Published by the Students of Johns Hopkins since 1896
June 15, 2024

I’m scared of the butterfly effect

By BUSE KOLDAS | December 5, 2023



Koldas reflects on how seemingly insignificant decisions affected the trajectory of her life. 

This Thanksgiving was full of gratitude, coziness and nostalgia for me because I spent it revisiting a family I got to know back in 2019 and haven’t seen since: the Gatniks, the family that hosted me when I flew to the U.S. for the first time in my life back in ninth grade as part of an exchange trip.

Over Thanksgiving dinner, the Gatniks and I got to talk about how grateful we were that our schools had organized such a trip and how lucky we were that their daughter and I were the ones whom our teachers chose. It was mind-blowing to think about how seemingly insignificant decisions can drastically change your life. How did I end up adopting a second family whom I feel close enough to spend my first Thanksgiving with, just because my ninth-grade self thought hosting an American would be (quoting from my application file) “really cool”?

This realization filled me with appreciation for all my past decisions — even the ones I deeply regret. I’m incredibly thankful for the life I have, and it feels like I wouldn’t change a single thing about my former choices because I know that even changing one decision would be equivalent to losing some part of myself.

Something as simple as not taking the room temperature preference question in the housing application seriously caused me to get paired with the best roommate I could ever ask for, who became a sister to me, one whom I regularly have fights with because she likes the room freezing cold while I prefer to keep it at a humane level. Marking a different temperature interval from the many options, which at the time (to both me and her) didn’t even seem like a significant choice, could have deprived us of each other’s rapport. I cannot help but ponder anxiously: What if we actually deliberated our answers to that question and put in our well-thought preference and, as a result of the butterfly effect, completely missed out on getting paired with each other and growing this close?

All of the decisions I have made until now — even the ones that are seemingly frivolous — have constructed this current version of myself. The possibility that I could have made just one of them differently and missed out on an opportunity because of the notorious butterfly effect terrifies me. However, what scares me even more is the opportunities I may have missed out on that I have no way of knowing about.

When I reflect on it, the only reason why I’m grateful for my choices (beyond them not resulting in a catastrophe but rather a life I am content and fulfilled with) is because I have no perception of any other possibility. I simply don’t know what my life would look like if I slightly altered its trajectory. There are probably billions of versions of me living in different timelines with remarkably different lives. I’m pretty sure at least a quarter of them wouldn’t want to change a single decision they made, either.
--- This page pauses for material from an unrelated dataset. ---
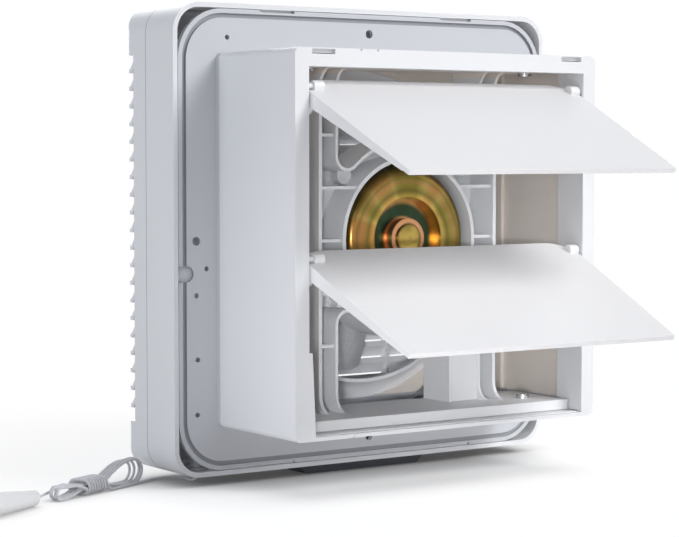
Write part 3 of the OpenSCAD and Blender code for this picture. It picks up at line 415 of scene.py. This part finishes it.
def stage_material():
    """Floor that shows as white with a soft shadow, and lights the object as plain pale paper.

    A painted contact shadow darkens its glow where the object all but touches it, and far away
    it fades into the backdrop.
    """
    material = bpy.data.materials.new("pale_floor_painted_contact_shadow")
    material.use_nodes = True
    tree = material.node_tree
    tree.nodes.clear()
    # Painted contact shadow: the glow dims where the object hems the floor in
    painted_contact_shadow = tree.nodes.new("ShaderNodeAmbientOcclusion")
    painted_contact_shadow.samples = PAINTED_SHADOW_SAMPLES
    painted_contact_shadow.inputs["Distance"].default_value = PAINTED_SHADOW_REACH
    lit = between(
        tree, painted_contact_shadow.outputs["AO"], PAINTED_SHADOW_SHUT, 1, PAINTED_SHADOW_GLOW, FLOOR_GLOW, "SMOOTHSTEP")
    glow = tree.nodes.new("ShaderNodeEmission")
    tree.links.new(lit, glow.inputs["Strength"])
    shown = tree.nodes.new("ShaderNodeAddShader")
    tree.links.new(glow.outputs["Emission"], shown.inputs[0])
    tree.links.new(matt(tree, FLOOR_SHADED), shown.inputs[1])
    away = vector_step(tree, "LENGTH", object_place(tree))
    fade = between(tree, away.outputs["Value"], FLOOR_NEAR, FLOOR_FAR, curve="SMOOTHSTEP")
    white = tree.nodes.new("ShaderNodeEmission")
    sweep = mix_shaders(tree, fade, shown.outputs["Shader"], white.outputs["Emission"])
    blend = mix_shaders(tree, background_rays(tree), matt(tree, FLOOR_BOUNCE), sweep)
    output = tree.nodes.new("ShaderNodeOutputMaterial")
    tree.links.new(blend, output.inputs["Surface"])
    return material


def floor_mesh():
    """One large square."""
    mesh = bpy.data.meshes.new("floor")
    corners = ((-1, -1), (1, -1), (1, 1), (-1, 1))
    mesh.from_pydata(
        [(FLOOR_HALF * x, FLOOR_HALF * y, FLOOR_LEVEL) for x, y in corners], [], [(0, 1, 2, 3)])
    return mesh


def aim_lamp(lamp, place, target):
    """Puts the lamp at place, turned to face target."""
    holder = bpy.data.objects.new(lamp.name, lamp)
    scene.collection.objects.link(holder)
    way = Vector(place) - Vector(target)
    turned = way.to_track_quat("Z", "Y").to_matrix().to_4x4()
    holder.matrix_world = Matrix.Translation(place) @ turned


def soft_box(name, place, target, size, watts, colour=(1, 1, 1)):
    """Square area lamp."""
    lamp = bpy.data.lights.new(name, "AREA")
    lamp.size = size
    lamp.energy = watts
    lamp.color = colour
    aim_lamp(lamp, place, target)


def snooted_spot(name, place, target, reach, radius, watts):
    """Narrow spot that only lights a disc of the given reach round its target."""
    lamp = bpy.data.lights.new(name, "SPOT")
    lamp.spot_size = 2 * math.atan(reach / (Vector(place) - Vector(target)).length)
    lamp.spot_blend = SPOT_BLEND
    lamp.shadow_soft_size = radius
    lamp.energy = watts
    aim_lamp(lamp, place, target)


floor = new_piece("floor", floor_mesh())
dress(floor, stage_material())
soft_box("key_box", place=(-0.85, 1.6, 1.18), target=(0, 0.05, 0), size=0.9, watts=29.5)
soft_box(
    "left_box", place=(1.9, -0.1, 0.6), target=(0, 0, 0), size=1.2, watts=9,
    colour=(0.88, 0.94, 1.0))
soft_box("room_box", place=(-0.5, -2.0, 0.7), target=(0, 0, 0), size=1.0, watts=20)
snooted_spot(
    "outlet_spot", place=(0.95, 1.25, 0.0), target=(-0.02, 0.04, -0.01), reach=0.125,
    radius=0.12, watts=24)
snooted_spot(
    "lower_spot", place=(0.95, 1.25, -0.03), target=(-0.015, 0.02, -0.072), reach=0.08,
    radius=0.08, watts=39)

scene.world = bpy.data.worlds.new("studio")
scene.world.use_nodes = True
sky = scene.world.node_tree
plain = sky.nodes["Background"]
plain.inputs["Color"].default_value = (*SKY_COLOUR, 1)
plain.inputs["Strength"].default_value = SKY_LEVEL
backdrop = sky.nodes.new("ShaderNodeBackground")
backdrop.inputs["Color"].default_value = (1, 1, 1, 1)
shown_sky = mix_shaders(
    sky, background_rays(sky), plain.outputs["Background"], backdrop.outputs["Background"])
sky.links.new(shown_sky, sky.nodes["World Output"].inputs["Surface"])
scene.view_settings.view_transform = "Standard"

# ---------------------------------------------------------------------------------------------
# Back plate and duct: one injection moulding in white ABS, with a fine satin skin. The plate is
# a shade greyer than the duct as painted shade, its groove is darker as a painted shadow, and
# the duct is warmer inside as painted warm light.
# ---------------------------------------------------------------------------------------------
SATIN_WHITE = (0.84, 0.85, 0.87)
# Painted shade: the plate is the same white moulding, coloured greyer for the shade it stands in
PLATE_PAINTED_SHADE = (0.63, 0.645, 0.68)
# Painted shadow: the groove is coloured dark for the shade that lies in it
GROOVE_PAINTED_SHADOW = (0.36, 0.37, 0.40)
# Painted warm light: the duct's inside is tinted warm and bright for the bounce light inside it
INSIDE_PAINTED_WARM_LIGHT = (0.92, 0.85, 0.79)
# Lowest and highest corner of each zone
PLATE_SHADE_ZONE = ((-125, -60, -125), (125, 3, 125))
GROOVE_SHADOW_ZONE = ((-125, -1.5, -125), (125, -0.5, 125))
DUCT_WARM_LIGHT_ZONE = ((-92.7, -20, -87), (92.7, 54, 92.7))
SATIN = 0.34
SATIN_SPREAD = 0.12
MOTTLE = 0.015
FLOW_SCALE = 14
FLOW_DETAIL = 3
GRAIN_SCALE = 900
GRAIN_BUMP = 0.05
PLASTIC_SPECULAR = 0.45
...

Deep inside, no matter how content I am with where my choices led me, I know that among all of those versions of me, there exists one Buse that is the happiest of us. Maybe she made the decision to pull more all-nighters and ended up at Harvard, or maybe she traveled to a small European country and married a prince she met at a nightclub. Is the realization that I probably did not make the most optimal decisions going to give me qualms?

There is no end to contemplations like this. I cannot change the past, and beyond that, no matter how happy this aforementioned Buse is, I’m positive that even she would not be able to experience the exact contentment and blessedness I feel being at the place I am right now. What else is there to do but experience this serenity as fully and deeply as possible?
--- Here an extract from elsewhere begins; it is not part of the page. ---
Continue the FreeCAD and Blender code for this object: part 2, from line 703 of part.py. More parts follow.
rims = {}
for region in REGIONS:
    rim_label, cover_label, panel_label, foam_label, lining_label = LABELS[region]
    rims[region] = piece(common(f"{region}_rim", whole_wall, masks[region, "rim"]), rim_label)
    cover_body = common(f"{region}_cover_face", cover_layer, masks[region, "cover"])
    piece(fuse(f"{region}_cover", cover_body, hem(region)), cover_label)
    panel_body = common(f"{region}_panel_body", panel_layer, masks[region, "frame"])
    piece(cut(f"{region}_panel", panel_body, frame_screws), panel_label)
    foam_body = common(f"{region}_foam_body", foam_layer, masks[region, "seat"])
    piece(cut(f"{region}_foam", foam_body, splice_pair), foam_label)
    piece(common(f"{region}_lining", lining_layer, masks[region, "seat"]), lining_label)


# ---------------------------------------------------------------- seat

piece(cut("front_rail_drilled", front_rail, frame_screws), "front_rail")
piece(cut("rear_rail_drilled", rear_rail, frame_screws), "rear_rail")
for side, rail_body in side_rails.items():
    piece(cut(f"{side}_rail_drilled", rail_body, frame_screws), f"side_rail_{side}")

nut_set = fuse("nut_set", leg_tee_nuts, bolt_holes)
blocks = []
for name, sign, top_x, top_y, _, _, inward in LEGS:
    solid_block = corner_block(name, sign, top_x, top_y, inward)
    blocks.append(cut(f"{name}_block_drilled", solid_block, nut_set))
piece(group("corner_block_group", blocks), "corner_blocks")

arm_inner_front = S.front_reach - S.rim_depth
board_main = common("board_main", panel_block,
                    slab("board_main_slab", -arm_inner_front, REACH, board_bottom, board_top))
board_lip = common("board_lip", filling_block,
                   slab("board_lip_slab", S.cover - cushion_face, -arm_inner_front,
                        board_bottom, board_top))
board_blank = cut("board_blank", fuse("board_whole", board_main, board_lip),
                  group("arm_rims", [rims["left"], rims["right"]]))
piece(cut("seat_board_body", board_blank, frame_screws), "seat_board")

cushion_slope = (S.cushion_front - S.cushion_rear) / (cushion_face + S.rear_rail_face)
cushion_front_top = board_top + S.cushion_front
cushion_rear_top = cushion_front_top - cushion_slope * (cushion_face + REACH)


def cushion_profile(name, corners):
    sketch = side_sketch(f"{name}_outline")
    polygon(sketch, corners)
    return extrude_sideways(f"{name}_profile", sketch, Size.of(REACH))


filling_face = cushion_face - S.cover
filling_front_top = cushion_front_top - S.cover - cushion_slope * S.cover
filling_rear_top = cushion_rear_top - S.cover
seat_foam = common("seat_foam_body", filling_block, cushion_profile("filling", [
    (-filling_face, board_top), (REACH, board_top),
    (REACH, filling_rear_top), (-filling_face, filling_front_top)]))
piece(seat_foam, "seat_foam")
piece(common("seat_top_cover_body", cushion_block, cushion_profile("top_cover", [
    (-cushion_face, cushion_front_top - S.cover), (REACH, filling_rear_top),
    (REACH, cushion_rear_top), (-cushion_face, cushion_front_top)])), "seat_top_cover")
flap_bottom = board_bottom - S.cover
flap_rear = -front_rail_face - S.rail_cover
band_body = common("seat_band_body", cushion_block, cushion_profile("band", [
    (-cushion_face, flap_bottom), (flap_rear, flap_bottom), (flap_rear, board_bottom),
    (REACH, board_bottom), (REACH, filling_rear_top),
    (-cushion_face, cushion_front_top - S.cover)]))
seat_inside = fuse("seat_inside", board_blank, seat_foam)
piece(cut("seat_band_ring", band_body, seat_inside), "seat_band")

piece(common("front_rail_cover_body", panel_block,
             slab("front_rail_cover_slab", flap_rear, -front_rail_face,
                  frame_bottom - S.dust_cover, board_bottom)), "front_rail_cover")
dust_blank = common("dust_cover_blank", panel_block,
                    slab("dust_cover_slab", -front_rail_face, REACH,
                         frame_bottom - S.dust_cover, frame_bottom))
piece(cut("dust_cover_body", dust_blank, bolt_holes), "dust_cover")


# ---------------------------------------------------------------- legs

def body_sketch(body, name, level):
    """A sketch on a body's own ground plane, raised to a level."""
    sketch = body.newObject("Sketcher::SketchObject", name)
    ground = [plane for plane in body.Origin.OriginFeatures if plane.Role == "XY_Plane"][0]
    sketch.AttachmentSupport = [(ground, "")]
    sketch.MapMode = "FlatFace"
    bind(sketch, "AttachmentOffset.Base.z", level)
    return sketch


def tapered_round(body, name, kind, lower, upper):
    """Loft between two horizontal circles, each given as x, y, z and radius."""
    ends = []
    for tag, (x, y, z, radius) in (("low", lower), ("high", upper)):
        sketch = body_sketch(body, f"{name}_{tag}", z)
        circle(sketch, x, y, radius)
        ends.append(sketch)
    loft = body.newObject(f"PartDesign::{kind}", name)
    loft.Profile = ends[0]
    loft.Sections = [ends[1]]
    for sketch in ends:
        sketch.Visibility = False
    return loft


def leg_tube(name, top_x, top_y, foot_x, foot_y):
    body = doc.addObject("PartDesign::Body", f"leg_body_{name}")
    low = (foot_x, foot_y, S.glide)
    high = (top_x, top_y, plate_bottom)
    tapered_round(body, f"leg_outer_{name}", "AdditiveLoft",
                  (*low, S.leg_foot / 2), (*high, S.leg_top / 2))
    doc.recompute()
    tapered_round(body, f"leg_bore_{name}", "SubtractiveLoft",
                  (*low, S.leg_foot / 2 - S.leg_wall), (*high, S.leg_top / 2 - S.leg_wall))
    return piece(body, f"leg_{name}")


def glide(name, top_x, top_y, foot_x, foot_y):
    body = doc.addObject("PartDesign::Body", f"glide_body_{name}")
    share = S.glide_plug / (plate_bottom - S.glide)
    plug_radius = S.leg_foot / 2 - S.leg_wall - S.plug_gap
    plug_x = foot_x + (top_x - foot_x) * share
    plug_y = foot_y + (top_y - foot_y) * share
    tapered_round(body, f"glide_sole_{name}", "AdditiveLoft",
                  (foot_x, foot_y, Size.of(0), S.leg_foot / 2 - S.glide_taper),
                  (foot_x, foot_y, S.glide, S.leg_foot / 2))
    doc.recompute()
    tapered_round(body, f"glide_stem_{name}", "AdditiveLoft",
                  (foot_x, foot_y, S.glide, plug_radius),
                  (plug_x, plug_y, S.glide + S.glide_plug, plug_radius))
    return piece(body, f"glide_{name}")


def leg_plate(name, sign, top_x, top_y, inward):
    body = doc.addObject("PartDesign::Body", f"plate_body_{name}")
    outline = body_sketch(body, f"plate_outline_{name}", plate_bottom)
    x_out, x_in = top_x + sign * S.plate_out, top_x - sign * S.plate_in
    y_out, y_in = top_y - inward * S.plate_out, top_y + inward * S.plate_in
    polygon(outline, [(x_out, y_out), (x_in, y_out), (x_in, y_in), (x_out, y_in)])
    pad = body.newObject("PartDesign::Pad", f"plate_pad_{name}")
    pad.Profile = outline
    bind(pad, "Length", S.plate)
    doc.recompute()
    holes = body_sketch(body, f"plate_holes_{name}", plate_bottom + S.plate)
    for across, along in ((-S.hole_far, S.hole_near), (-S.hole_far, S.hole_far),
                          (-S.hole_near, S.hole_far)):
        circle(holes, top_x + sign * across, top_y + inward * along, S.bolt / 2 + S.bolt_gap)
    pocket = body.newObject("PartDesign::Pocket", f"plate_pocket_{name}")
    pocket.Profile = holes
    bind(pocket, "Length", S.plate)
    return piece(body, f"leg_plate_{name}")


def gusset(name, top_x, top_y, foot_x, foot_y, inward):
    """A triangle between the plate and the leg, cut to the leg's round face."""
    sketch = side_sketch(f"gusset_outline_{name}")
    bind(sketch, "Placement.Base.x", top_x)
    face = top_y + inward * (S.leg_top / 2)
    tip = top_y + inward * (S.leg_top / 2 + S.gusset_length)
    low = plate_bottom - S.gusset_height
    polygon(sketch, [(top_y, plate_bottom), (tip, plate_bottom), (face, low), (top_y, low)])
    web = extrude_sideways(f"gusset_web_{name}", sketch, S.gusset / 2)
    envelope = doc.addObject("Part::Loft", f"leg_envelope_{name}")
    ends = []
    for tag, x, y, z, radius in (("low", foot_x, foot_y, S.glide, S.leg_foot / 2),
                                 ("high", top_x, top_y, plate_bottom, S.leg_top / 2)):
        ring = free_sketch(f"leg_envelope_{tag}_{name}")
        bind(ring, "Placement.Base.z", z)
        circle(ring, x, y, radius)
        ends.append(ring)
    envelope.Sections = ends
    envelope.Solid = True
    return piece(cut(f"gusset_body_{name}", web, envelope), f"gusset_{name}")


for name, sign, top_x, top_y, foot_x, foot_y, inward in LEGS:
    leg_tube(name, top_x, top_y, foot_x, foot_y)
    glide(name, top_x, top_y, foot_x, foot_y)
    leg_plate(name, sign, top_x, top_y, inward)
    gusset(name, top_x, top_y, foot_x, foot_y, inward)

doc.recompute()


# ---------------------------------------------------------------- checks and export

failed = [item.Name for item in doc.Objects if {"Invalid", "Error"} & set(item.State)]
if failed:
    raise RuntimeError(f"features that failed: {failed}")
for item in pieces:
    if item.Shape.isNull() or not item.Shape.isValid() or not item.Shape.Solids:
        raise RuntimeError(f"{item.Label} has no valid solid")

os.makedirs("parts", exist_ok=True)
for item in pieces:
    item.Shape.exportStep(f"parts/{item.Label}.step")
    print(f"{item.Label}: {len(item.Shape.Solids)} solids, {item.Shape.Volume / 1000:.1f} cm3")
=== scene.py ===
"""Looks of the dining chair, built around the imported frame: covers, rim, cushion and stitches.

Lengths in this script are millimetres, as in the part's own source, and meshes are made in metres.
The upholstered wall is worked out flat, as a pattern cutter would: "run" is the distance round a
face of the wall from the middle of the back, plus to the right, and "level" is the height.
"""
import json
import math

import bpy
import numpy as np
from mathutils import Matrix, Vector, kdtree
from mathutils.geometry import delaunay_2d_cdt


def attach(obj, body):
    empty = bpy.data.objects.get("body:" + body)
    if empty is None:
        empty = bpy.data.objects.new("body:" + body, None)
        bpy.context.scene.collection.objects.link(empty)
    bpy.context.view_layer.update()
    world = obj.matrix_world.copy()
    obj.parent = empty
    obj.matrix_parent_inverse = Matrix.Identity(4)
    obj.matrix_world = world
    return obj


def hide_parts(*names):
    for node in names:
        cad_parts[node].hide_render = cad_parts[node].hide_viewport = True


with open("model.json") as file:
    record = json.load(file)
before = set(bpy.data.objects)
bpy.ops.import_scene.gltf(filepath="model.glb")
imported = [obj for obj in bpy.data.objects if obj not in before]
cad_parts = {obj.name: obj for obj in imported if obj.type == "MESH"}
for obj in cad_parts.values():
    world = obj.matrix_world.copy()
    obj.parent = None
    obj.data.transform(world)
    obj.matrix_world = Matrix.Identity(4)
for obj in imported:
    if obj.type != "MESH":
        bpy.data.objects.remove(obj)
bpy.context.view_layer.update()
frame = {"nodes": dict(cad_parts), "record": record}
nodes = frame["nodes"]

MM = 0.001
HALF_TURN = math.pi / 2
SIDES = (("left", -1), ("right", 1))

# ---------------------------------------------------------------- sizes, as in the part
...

This is easier said than done, as life is not only about ups. Something that helps me when I have my downs (those episodes where I look back and regret a part of the past) is to search for “signs.” Some indication that will reassure me that I’m in the right place at the right time. Such little coincidences appease me.

One such coincidence occurred a few weeks ago when four of my friends and I felt like taking a late-night walk and didn’t even know where we were headed. We found ourselves strolling to the Beach, where we discovered five chairs arranged in the shape of a circle as if someone prepared them for us specifically, just so we would take a seat and re-evaluate our lives.

For some, this might not be more than a minor, trivial detail. It is not an odd fortuitousness that someone left a seating circle for five, and we happened to be there right after they left, and I’m not trying to make a point that it is one, either. However, there is something special about coincidences like this if you know how to think about it. In my eyes, the way it all lined up perfectly was quite heartwarming and exhilaratingly beautiful.

Recognizing such coincidences and treating them as a reassurance that I’m on the right path alleviates my anxiety and gives me the strength to keep going. My advice for you is to search and appreciate these types of signs so you can find loveliness in the choices that led you to this point in your life. That way, maybe you can find something to feel infinite thankfulness and admiration for, similar to my sentiments toward my second bed in my exchange family’s home or the circle of chairs at the Beach.

Buse Koldas is a freshman from Istanbul, Turkey studying Chemical and Biomolecular Engineering.